Fonte: Biblioteca Nacional https://bndigital.bn.gov.br/exposicoes/ai-ai-ai-cem-anos-o-samba-faz/a-marginalizacao-do-samba
Legenda: Na notícia de 1902, a vizinhaça da Rua Marechal Floriano reclamava das festas na casa 188: “é esta casa um foco de jogo e de meretrício. Ahi, enquanto na sala se realiza o samba, denominado pelos habitantes com o pomposo nome de baile”.

Não é de hoje que a polícia é muito bem treinada para passar por cima de gente pobre, preta e periférica. Esse foi o crime dos jovens do baile DZ7.

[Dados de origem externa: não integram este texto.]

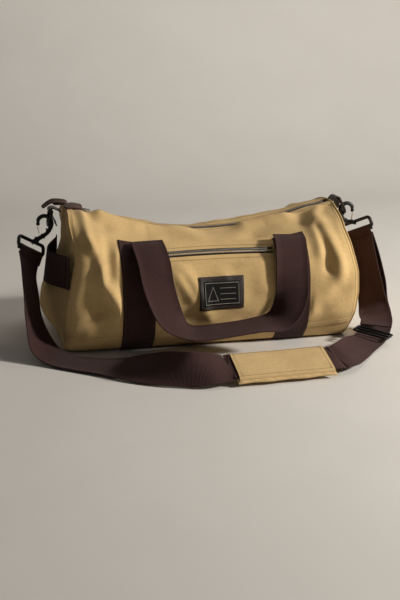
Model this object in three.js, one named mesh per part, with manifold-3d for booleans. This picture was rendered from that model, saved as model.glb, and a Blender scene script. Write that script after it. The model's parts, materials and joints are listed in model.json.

E como já enfatizou o governador de São Paulo, não vai ser agora que essa política vai mudar: “determinei que a apuração fosse rigorosa, mas a política de segurança pública de são Paulo, não vai mudar”.

Dória venceu a eleição prometendo que a polícia ia atirar para matar.

Horas depois do massacre, jovens de Paraisópolis saíram às ruas para protestar. Um refrão ecoou nas vielas: “eu só quero é ser feliz, andar tranquilamente na favela onde eu nasci”.
O governador se faz de surdo.

Desculpa aí governador, a hora de mudar a política de segurança pública, não só em São Paulo, mas no Brasil inteiro, já passou. Já tá caindo de podre.